I like nature. I find a great deal of peace when I'm connecting with natural things. Much of the time this is as simple and common as listening - with my eyes closed - to the birds in the orange trees surrounding my little backyard patio or the waves susurring on the beach. These noises help me relax and connect. They allow me to focus on something besides my own deranged thoughts.
I was fortunate to be able to take a trip that plopped me in Antarctica. If you want to feel small and young and transient, a mote of dust in a scirocco, one breath in ten thousand years worth of breaths, go to the Antarctic. The continent of Antarctica is the driest desert on earth - the Sahara, the Great Outback, the Mojave all get more precipitation than Antarctica. While this is mind-blogging in its own right what totally blew my mind was seeing ice that was miles thick. I still cannot intellectually conceptualize how ten miles of ice can form in a frozen desert. And all of it is atop rock that has been there for millions of years. Sometimes I felt like the environment was just going to subsume me. A "You useless speck of organica - get thee away" kind of thing.

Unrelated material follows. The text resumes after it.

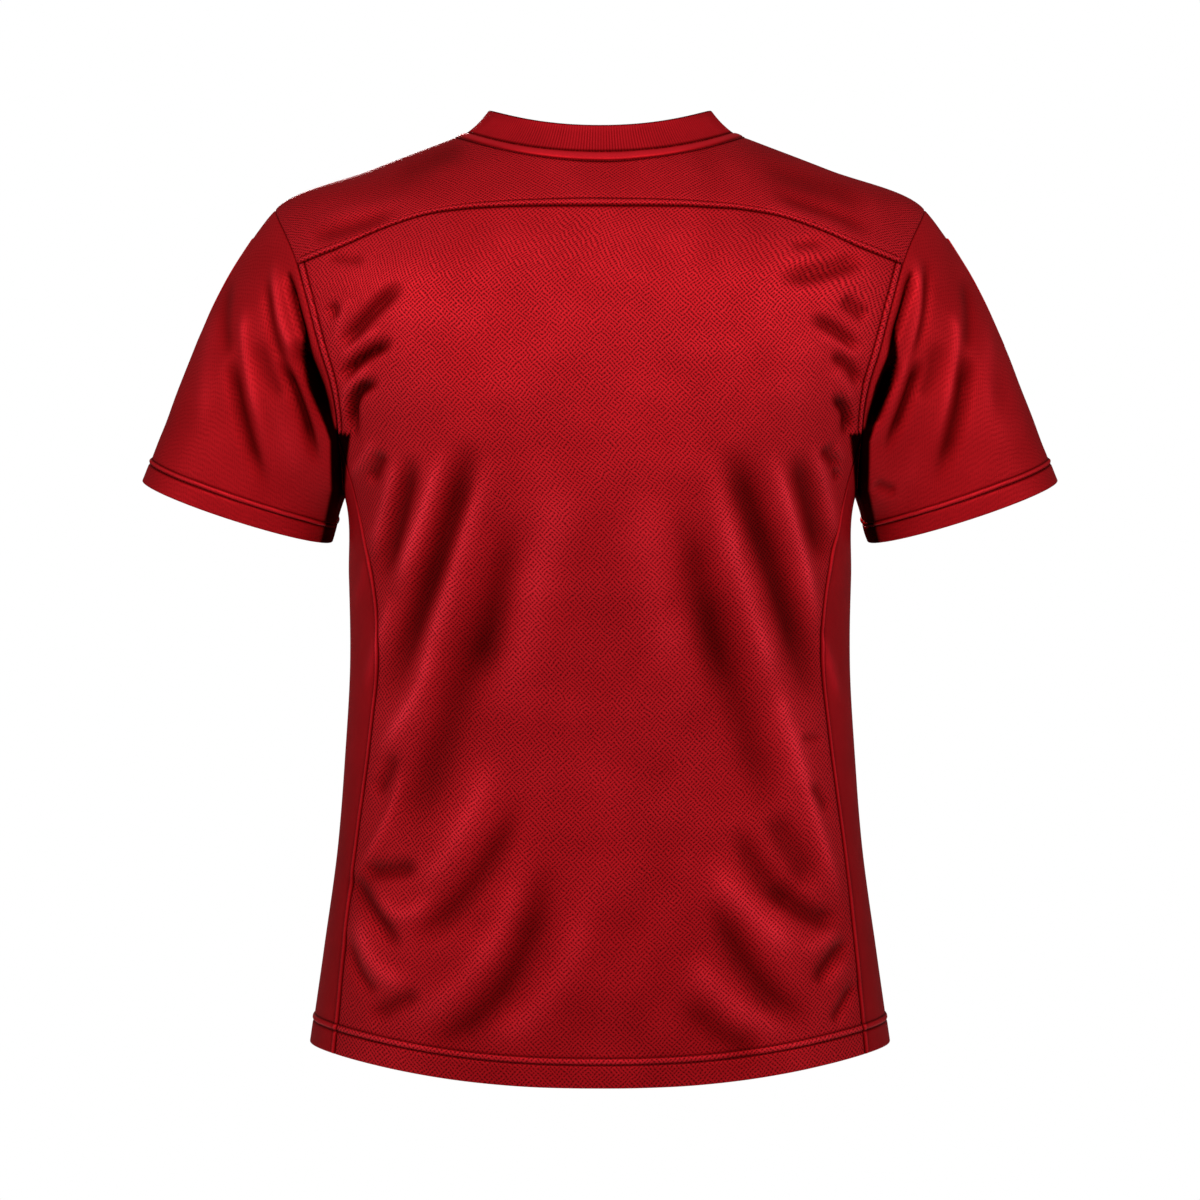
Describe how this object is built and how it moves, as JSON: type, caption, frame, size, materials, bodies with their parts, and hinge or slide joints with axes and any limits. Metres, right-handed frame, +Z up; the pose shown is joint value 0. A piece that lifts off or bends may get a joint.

There was a scholar on board - an anthropologist - who spoke for a bit about animism, likely the most ancient spiritual pursuit on earth and one found in many disparate indigenous cultures. This is, as I understand it, the attribution of a life force to all things that exist, not just living things like fauna and flora. It's less a structured religion and more a fundamental worldview that everything possesses a spiritual essence. I spoke with him after the talk and he admitted to struggling with the idea that rocks have a life force but he was giving it a go.
And then there's this: ice is a mineral.
I think I am going to become an animist. Maybe a Christian animist and my mother is howling from the grave on that one. It's easier for me to think that a bit of me is going to be absorbed into the natural world - trees and plants and animals - than to imagine that the rocks outside my front window are having a conversation about the weather. No matter and more to come on that one but the idea that the world, that life, is very, very big and that I am very, very insignificant was presented to me in technicolor down there in Antarctica. It was so big that the expedition staff would point out that the mountain in front of me was ten thousand feet high and not the few thousand feet that my mind was estimating. It was so big and the terrain was so featureless that I lost all perspective.
See ya. I gotta go talk to some rocks.